Monasterio cisterciense. San Andrés del Arroyo.

Era también Guardiana de la Historia y de la Ortodoxia. La que nos enseñó la tumba de un antiguo caballero templario que vino a refugiarse al convento tras la supresión de su Orden y que murió allí, piadosamente y sin ser molestado por nadie. «Una vez —empezó a decir, en tono confidencial— vino aquí un señor de Madrid, que se las sabía todas… Empezó a discutir y a decirme que la Iglesia había perseguido injusta e implacablemente a los templarios y que era imposible que a uno de ellos se le hubiese dejado refugiarse aquí. Yo le dije, con todo respeto, que se equivocaba. Y él me respondió, muy envarado: “Usted no sabe con quién está hablando: yo soy catedrático de Universidad”. Yo le respondí, simplemente: “Y yo soy una monja de San Bernardo”».
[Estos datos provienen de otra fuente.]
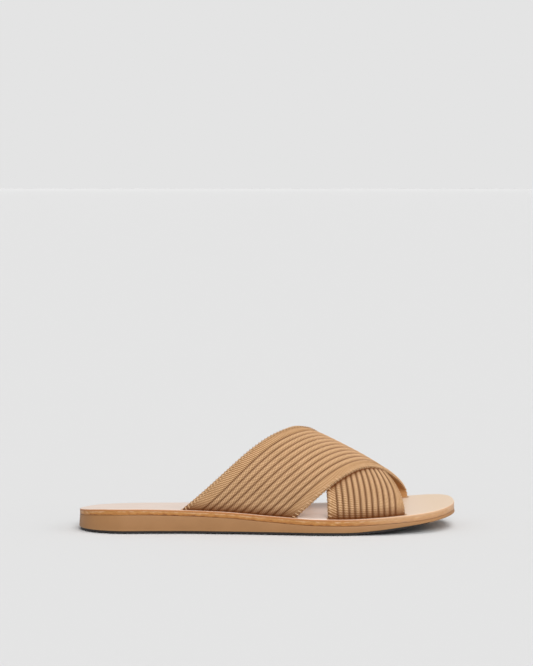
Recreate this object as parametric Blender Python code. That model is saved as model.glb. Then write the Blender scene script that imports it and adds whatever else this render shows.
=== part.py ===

Aquella monja estaba sobreviviendo con una inconmovible presencia de ánimo. Tanto a las insolencias de un intelectual progre, como a la progresiva pérdida de temple moral de su casa y de su Orden. Me hizo pensar que a lo mejor no hay que renunciar a acristalar los claustros, si se nos presenta la ocasión, aunque haya que seguir oponiéndose tenazmente a las televisiones en los monasterios y a la lucha sin cuartel contra la nieve. Pero, tal vez, si nos recordamos más a menudo que no somos hijos de un dios menor, que somos, modestísimamente y por la parte que nos toca, los herederos de San Bernardo, de San Millán y de Santa Teresa, podamos también conservar la suficiente presencia de ánimo para mantenernos también firmes (y conceptistas)… ¡Y ríase la gente!